As Jack Rush QC reminded the Committee, “the Victorian Bushfires Royal Commission heard from three leading world experts on
organisational change and structure of emergency services: Professor Leonard from Harvard University, Professor T’Hart from ANU and Major General Molan, formerly Chief of allied operations in Iraq.
All three warned of the dangers of radical change to organisations. An analogy was given on corporate takeover. Over half
of them fail in terms of value creation and many end up exacerbating rather than erasing tribal entities.
Incremental change they said, often produces far better results than radical change. Molan’s evidence was that radical change more often failed.”
Jack Rush advised the committee, based on his extensive analysis and work associated with the Victorian Bushfires Royal Commission that splitting up the CFA “will reduce effectiveness, it will create inefficiency and in the end, it will impact on emergency response.”
He advised the Committee that dismembering the CFA to achieve some sort of industrial outcome cannot be and should not be dressed up as being in the interests of emergency services or proper a firefighting outcome.
We go into the next month, wondering about the decision to be handed down by the Select Committee and more importantly the vote of MPs in the Upper House. They will decide the fate of CFA and this decision will impact on Victoria for decades to come.

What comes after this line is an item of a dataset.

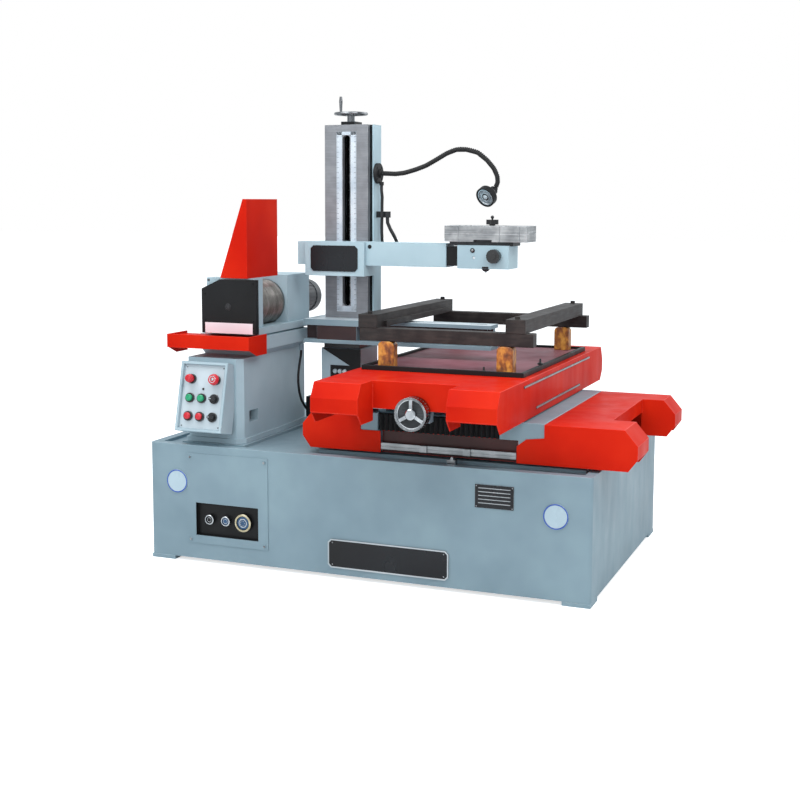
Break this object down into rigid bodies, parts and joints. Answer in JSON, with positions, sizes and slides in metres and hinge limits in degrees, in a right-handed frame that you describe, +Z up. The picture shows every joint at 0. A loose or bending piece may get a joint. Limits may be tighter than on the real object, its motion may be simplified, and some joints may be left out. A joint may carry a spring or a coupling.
{
  "type": "wire edm machine",
  "caption": "Free-standing wire-cut EDM machine: hollow bed, cross-slide table under red covers, column with a lifting arm, wire drum on a tower and a tilted control box.",
  "frame": {"origin": "on the floor, at the middle of the machine's overall length and depth, table centred front to back", "axes": "+X to the right along the bed, +Y to the back, +Z up"},
  "size_m": [1.83, 1.476, 1.7543],
  "materials": {
    "bed_paint": "satin paint, light grey-blue",
    "red_paint": "gloss paint, red",
    "black_paint": "satin paint, black",
    "dark_plate": "gloss plate, black",
    "pad_iron": "grey iron",
    "box_paint": "satin paint, pale grey",
    "ground_steel": "ground steel",
    "scale_metal": "pale anodised strip",
    "chrome": "polished",
    "drum_metal": "turned aluminium",
    "rail_metal": "brushed aluminium",
    "dark_steel": "blackened steel",
    "pillar_board": "phenolic laminate, orange-brown",
    "tray_paint": "faded pink-red paint",
    "black_rubber": "matt",
    "black_plastic": "matt",
    "red_plastic": "gloss",
    "green_plastic": "gloss",
    "cable_rubber": "satin"
  },
  "bodies": {
    "bed": {"base_casting": "bed_paint", "levelling_pads": "pad_iron", "access_panel": "bed_paint", "socket_panel": "dark_plate", "name_plates": "dark_plate", "limit_switch": "black_paint", "drum_tower": "bed_paint", "drip_tray": "red_paint", "control_box": "box_paint", "control_plate": "box_paint", "arm_pedestal": "bed_paint", "arm_insulator": "black_plastic", "lower_arm": "bed_paint", "column_body": "bed_paint", "guide_plate": "ground_steel", "scale_strips": "scale_metal", "gooseneck": "black_rubber", "lamp_cable": "cable_rubber", "tower_cable": "cable_rubber", "x_ways": "ground_steel", "x_motor": "black_paint"},
    "x_screw": {"x_screw": "ground_steel"},
    "lower_pulley": {"lower_pulley": "chrome"},
    "upper_pulley": {"upper_pulley": "chrome"},
    "lamp": {"lamp_head": "black_paint"},
    "column_screw": {"column_screw": "chrome"},
    "crank": {"crank_handle": "black_plastic"},
    "arm": {"upper_arm": "bed_paint", "arm_plate": "dark_plate", "head_box": "bed_paint"},
    "head_knob": {"head_knob": "black_plastic"},
    "v_slide": {"v_slide": "ground_steel"},
    "u_slide": {"u_slide": "ground_steel"},
    "guide_knob": {"guide_knob": "black_plastic"},
    "drum_carriage": {"drum_carriage": "bed_paint", "gear_cover": "black_paint", "drum_motor": "bed_paint", "splash_hood": "red_paint"},
    "drum": {"wire_drum": "drum_metal"},
    "saddle": {"saddle": "bed_paint", "left_cover": "red_paint", "right_cover": "red_paint", "way_bellows": "black_rubber", "dog_rail": "rail_metal"},
    "y_wheel": {"y_wheel": "chrome"},
    "table": {"y_motor": "black_paint", "table": "bed_paint", "upper_cover": "red_paint", "work_tray": "tray_paint", "support_bars": "dark_steel", "work_bars": "dark_steel", "pillars": "pillar_board"},
    "e_stop": {"e_stop": "red_plastic"},
    "pause_button": {"pause_button": "red_plastic"},
    "green_button_1": {"green_button_1": "green_plastic"},
    "green_button_2": {"green_button_2": "green_plastic"},
    "red_button_1": {"red_button_1": "red_plastic"},
    "red_button_2": {"red_button_2": "red_plastic"},
    "selector_1": {"selector_1": "black_plastic"},
    "selector_2": {"selector_2": "black_plastic"}
  },
  "joints": [
    {"name": "x_travel", "type": "slide", "parent": "bed", "child": "saddle", "axis": [1, 0, 0], "range_m": [-0.1, 0.25]},
    {"name": "y_travel", "type": "slide", "parent": "saddle", "child": "table", "axis": [0, 1, 0], "range_m": [-0.18, 0.18]},
    {"name": "arm_lift", "type": "slide", "parent": "bed", "child": "arm", "axis": [0, 0, 1], "range_m": [-0.115, 0.35]},
    {"name": "drum_travel", "type": "slide", "parent": "bed", "child": "drum_carriage", "axis": [0, 1, 0], "range_m": [-0.09, 0.09]},
    {"name": "u_travel", "type": "slide", "parent": "v_slide", "child": "u_slide", "axis": [1, 0, 0], "range_m": [-0.02, 0.02]},
    {"name": "v_travel", "type": "slide", "parent": "arm", "child": "v_slide", "axis": [0, 1, 0], "range_m": [-0.02, 0.02]},
    {"name": "x_screw_turn", "type": "hinge", "parent": "bed", "child": "x_screw", "pos_m": [-0.453, 0.097, 0.52], "axis": [1, 0, 0], "continuous": true},
    {"name": "y_wheel_turn", "type": "hinge", "parent": "table", "child": "y_wheel", "pos_m": [0.195, -0.612, 0.6413], "axis": [0, 1, 0], "continuous": true},
    {"name": "column_screw_turn", "type": "hinge", "parent": "bed", "child": "column_screw", "pos_m": [-0.357, 0.107, 1.66], "axis": [0, 0, 1], "continuous": true},
    {"name": "crank_spin", "type": "hinge", "parent": "column_screw", "child": "crank", "pos_m": [-0.37395, 0.04788, 1.715], "axis": [0, 0, 1], "continuous": true},
    {"name": "drum_spin", "type": "hinge", "parent": "drum_carriage", "child": "drum", "pos_m": [-0.659, -0.168, 0.952], "axis": [0, 1, 0], "continuous": true},
    {"name": "head_knob_turn", "type": "hinge", "parent": "arm", "child": "head_knob", "pos_m": [0.293, -0.053, 1.148], "axis": [0, 1, 0], "continuous": true},
    {"name": "guide_knob_turn", "type": "hinge", "parent": "u_slide", "child": "guide_knob", "pos_m": [0.2651, 0.003, 1.265], "axis": [0, 0, 1], "continuous": true},
    {"name": "lower_pulley_spin", "type": "hinge", "parent": "bed", "child": "lower_pulley", "pos_m": [0.212, 0.012, 0.85], "axis": [0, 1, 0], "continuous": true},
    {"name": "upper_pulley_spin", "type": "hinge", "parent": "arm", "child": "upper_pulley", "pos_m": [0.212, 0.006, 1.141], "axis": [0, 1, 0], "continuous": true},
    {"name": "lamp_tilt", "type": "hinge", "parent": "bed", "child": "lamp", "pos_m": [0.227, 0.152, 1.397], "axis": [-0.9397, 0.342, 0], "range_deg": [-25, 25]},
    {"name": "e_stop_press", "type": "slide", "parent": "bed", "child": "e_stop", "axis": [0, 0.9728, -0.2317], "range_m": [0, 0.005], "stiffness_N_per_m": 400, "springref_m": -0.001},
    {"name": "pause_button_press", "type": "slide", "parent": "bed", "child": "pause_button", "axis": [0, 0.9728, -0.2317], "range_m": [0, 0.005], "stiffness_N_per_m": 400, "springref_m": -0.001},
    {"name": "green_button_1_press", "type": "slide", "parent": "bed", "child": "green_button_1", "axis": [0, 0.9728, -0.2317], "range_m": [0, 0.005], "stiffness_N_per_m": 400, "springref_m": -0.001},
    {"name": "green_button_2_press", "type": "slide", "parent": "bed", "child": "green_button_2", "axis": [0, 0.9728, -0.2317], "range_m": [0, 0.005], "stiffness_N_per_m": 400, "springref_m": -0.001},
    {"name": "red_button_1_press", "type": "slide", "parent": "bed", "child": "red_button_1", "axis": [0, 0.9728, -0.2317], "range_m": [0, 0.005], "stiffness_N_per_m": 400, "springref_m": -0.001},
    {"name": "red_button_2_press", "type": "slide", "parent": "bed", "child": "red_button_2", "axis": [0, 0.9728, -0.2317], "range_m": [0, 0.005], "stiffness_N_per_m": 400, "springref_m": -0.001},
    {"name": "selector_1_turn", "type": "hinge", "parent": "bed", "child": "selector_1", "pos_m": [-0.64728, -0.48718, 0.61955], "axis": [0, 0.9728, -0.2317], "range_deg": [-45, 45]},
    {"name": "selector_2_turn", "type": "hinge", "parent": "bed", "child": "selector_2", "pos_m": [-0.64728, -0.50297, 0.55329], "axis": [0, 0.9728, -0.2317], "range_deg": [-45, 45]}
  ],
  "couplings": [
    {"joint": "x_screw_turn", "follows": "x_travel", "rad_per_m": 1256.6},
    {"joint": "y_wheel_turn", "follows": "y_travel", "rad_per_m": 1256.6},
    {"joint": "column_screw_turn", "follows": "arm_lift", "rad_per_m": 1256.6},
    {"joint": "drum_spin", "follows": "drum_travel", "rad_per_m": 25133},
    {"joint": "head_knob_turn", "follows": "v_travel", "rad_per_m": 6283.2}
  ]
}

Please stay active, both in terms of your
engagement with this unpleasant debate and in your work as volunteers. No doubt we are all tired of this but being tired should never be a reason to roll over to something that is patently wrong.
Thank you for your active support to date. Keep it up and please keep your voices very active within volunteer networks and
to your local community, MPs and anyone else who can help us influence the right out-come for our communities and the Victorian public.